Dean Boyd, a spokesman for the C.I.A., declined to confirm the program. But he said the agency's intelligence collection activities were lawful and "subject to extensive oversight."
"The C.I.A. protects the nation and upholds privacy rights of Americans by ensuring that its intelligence collection activities are focused on acquiring foreign intelligence and counterintelligence in accordance with U.S. laws," he said. "The C.I.A. is expressly forbidden from undertaking intelligence collection activities inside the United States 'for the purpose of acquiring information concerning the domestic activities of U.S. persons,' and the C.I.A. does not do so."

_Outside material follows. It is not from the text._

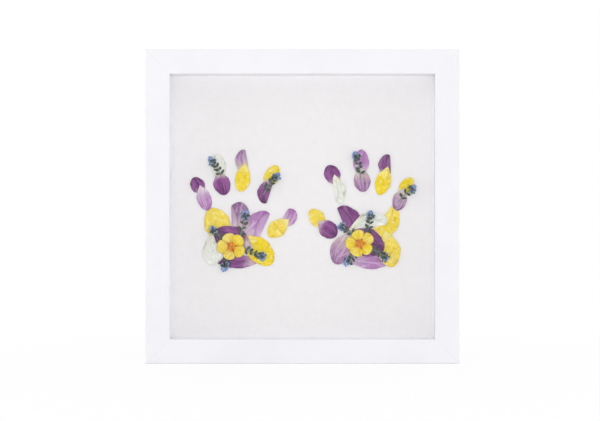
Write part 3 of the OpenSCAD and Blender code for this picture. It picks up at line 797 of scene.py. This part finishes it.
def bud(place, toward, size, seed, number, petal=0.0):
    """A shut bud pressed on its side: five ridges, a round foot and a drawn out point. Where
    it shows its petals, petal is how far up them it starts."""
    share = np.linspace(0.02, 0.985, 9)[:, None]
    turn = np.linspace(0, 2 * math.pi, 21)[None, :-1]
    swell = 0.36 * size * np.sin(math.pi * share ** 0.75) ** 0.8
    swell = swell * (1 + 0.2 * np.cos(5 * turn + seed))
    along = size * (share - 0.35) + 0 * turn
    base = float(settle(np.array([place[0]]), np.array([place[1]]), stiff=3)[0])
    out, front = swell * np.cos(turn), 0.62 * swell * np.sin(turn)
    x = place[0] + toward[0] * along + toward[1] * out
    z = place[1] + toward[1] * along - toward[0] * out
    rings = np.stack([x, card_front - base - 0.2 * size - front, z], axis=2)
    heap(*place, 0.3 * size, base + 0.4 * size)
    points, faces = skin(rings)
    run = np.stack(np.broadcast_arrays(np.cos(turn), petal + (1 - petal) * share, 0 * share),
                   axis=2).reshape(-1, 3)
    # Relief is low in the grooves between the ridges, where the look paints shade
    relief = np.broadcast_to(0.5 + 0.5 * np.cos(5 * turn + seed), swell.shape).ravel()
    return marked(points, faces, run, seed % 1, relief, number)


def herb_look(name, dark, pale, hair, rough=0.7):
    """Dried stem or leaf: dull grey green, darker along its grain, under a down of short pale
    hairs that catches the light as fine specks."""
    look = bare_look(name)
    run, make = film_coordinates(look)
    grain = add(look, "TexNoise", {"Vector": add(look, "CombineXYZ", {
        "X": math_node(look, "MULTIPLY", run["X"], 3.0),
        "Y": math_node(look, "MULTIPLY", run["Y"], 2.0),
        "Z": math_node(look, "MULTIPLY", make["X"], 40.0)}), "Scale": 1.0, "Detail": 3.0})
    down = add(look, "TexNoise", {"Vector": stretched(look, 0.6, 0.6, 0.6), "Scale": 1.0,
                                  "Detail": 4.0, "Roughness": 0.65})
    tone = add(look, "Mix", {"Factor": step(look, grain, 0.3, 0.7), "A": colour(dark),
                             "B": colour(pale)}, data_type="RGBA")
    # Painted shade: darker in the hollows of a leaflet's creases and in the grooves between a bud's ridges
    tone = add(look, "Mix", {"Factor": step(look, make["Y"], 0.55, 0.1, min=0.0, max=0.6),
                             "A": tone, "B": colour(dark)}, data_type="RGBA")
    tone = add(look, "Mix", {"Factor": step(look, down, 0.55, 0.72, max=0.5), "A": tone,
                             "B": colour(hair)}, data_type="RGBA")
    add(look, "OutputMaterial", {"Surface": add(look, "BsdfPrincipled", {
        "Base Color": tone,
        "Roughness": step(look, down, 0.3, 0.7, min=rough - 0.1, max=rough + 0.1),
        "IOR": 1.45,
        "Sheen Weight": 0.2,
        "Normal": add(look, "Bump", {"Height": down, "Distance": 0.00006})})})
    return look


stem_green = herb_look("dried_stem", "#77847b", "#a3ab9c", "#ccd0c0")
leaf_green = herb_look("dried_leaflet", "#36423b", "#65756a", "#a6b0a4")
calyx_green = herb_look("dried_calyx", "#2d3935", "#5b6b63", "#9caa9f")
stem_radius = 0.00038
leaflet_length, leaflet_half = 0.0037, 0.00098
leaf_habit = (0.0001, 0.001, 3.0, 0.0003, 0, 0.0)

clusters, sprigs = {}, {}
for side in ("left", "right"):
    heads = solids_of(side + "_florets")
    clusters[side] = []
    sprigs[side] = []
    for number, solid in enumerate(solids_of(side + "_sprigs"), 1):
        flat = solid[:, [0, 2]]
        middles = [head[:, [0, 2]].mean(0) for head in heads]
        nearest = min(range(len(heads)),
                      key=lambda k: np.linalg.norm(flat - middles[k], axis=1).min())
        tip = middles[nearest]
        far = np.linalg.norm(flat - tip, axis=1)
        foot = flat[far > far.max() - 0.0003].mean(0)
        chord = tip - foot
        aside = np.array([chord[1], -chord[0]]) / np.linalg.norm(chord)
        bow = 1.25 * (flat.mean(0) - (foot + tip) / 2) @ aside
        share = np.linspace(0, 1, 26)[:, None]
        path = foot + chord * share + 4 * bow * share * (1 - share) * aside
        sprigs[side].append(path)
        clusters[side].append((heads[nearest], tip, path[-1] - path[-4]))
        seed = number + (0 if side == "left" else 20)
        rng = np.random.default_rng(seed)
        parts = [stalk(path, stem_radius, seed * 0.37, 0)]
        for k, at in enumerate((5, 10, 15, 19) if np.linalg.norm(chord) > 0.0145 else (6, 14)):
            ahead = path[at + 1] - path[at]
            ahead = ahead / np.linalg.norm(ahead)
            for hand in (-1, 1):
                turn = hand * math.radians(54 + rng.uniform(-14, 14))
                way = np.array([ahead[0] * math.cos(turn) - ahead[1] * math.sin(turn),
                                ahead[0] * math.sin(turn) + ahead[1] * math.cos(turn)])
                size = leaflet_length * (1.08 - 0.1 * k) * rng.uniform(0.78, 1.12)
                at_stem = path[at + (k + (hand > 0)) % 2]
                leaf = lay_film(at_stem + 0.0002 * way, at_stem + size * way,
                                leaflet_half * rng.uniform(0.85, 1.15), 900 + seed * 40 + k * 2 + hand, leaf_habit,
                                grain=0.00025, broad=1.05)
                parts.append(leaf + (1,))
                if k % 2 == (hand + 1) // 2:
                    parts.append(bud(at_stem + 0.8 * size * way, way, 0.0019,
                                     seed + k * 0.37, 2))
        build(side + "_sprig_" + str(number), parts, [stem_green, leaf_green, calyx_green],
              side + "_sprigs", "frame")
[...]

Mark Siegel, an AT&T spokesman, said: "We value our customers' privacy and work hard to protect it by ensuring compliance with the law in all respects. We do not comment on questions concerning national security."
The C.I.A. program appears to duplicate work performed by the N.S.A. But a senior American intelligence official, while declining to address whether the AT&T alliance exists, suggested that it would be rational for the C.I.A. to have its own program to check calling patterns linked to overseas terrorism suspects.
With on-the-ground operatives abroad seeking to disrupt terrorist activities in "time-sensitive threat situations," the official said, the C.I.A. requires "a certain speed, agility and tactical responsiveness that differs" from that of other agencies. "That need to act without delay is often best met when C.I.A. has developed its own capabilities to lawfully acquire necessary foreign intelligence information," the official said.
Since June, when documents leaked by the former N.S.A. contractor Edward J. Snowden began to surface, an international debate has erupted over the scope of N.S.A. surveillance and the agency's relationships with American companies that operate networks or provide Internet communications services. Many of the companies have protested that they are legally compelled to cooperate. The AT&T-C.I.A. arrangement illustrates that such activities are not limited to the N.S.A., and that cooperation sometimes is voluntary.
(Read more: Snowden willing to be witness in German inquiry)
While officials in Washington are discussing whether to rein in the N.S.A. on American soil, governments in Europe are demanding more transparency from the companies and threatening greater restraints. AT&T is exploring a purchase of Vodafone, a European cellphone service provider, and European regulators and politicians have vowed to intensely scrutinize such a deal.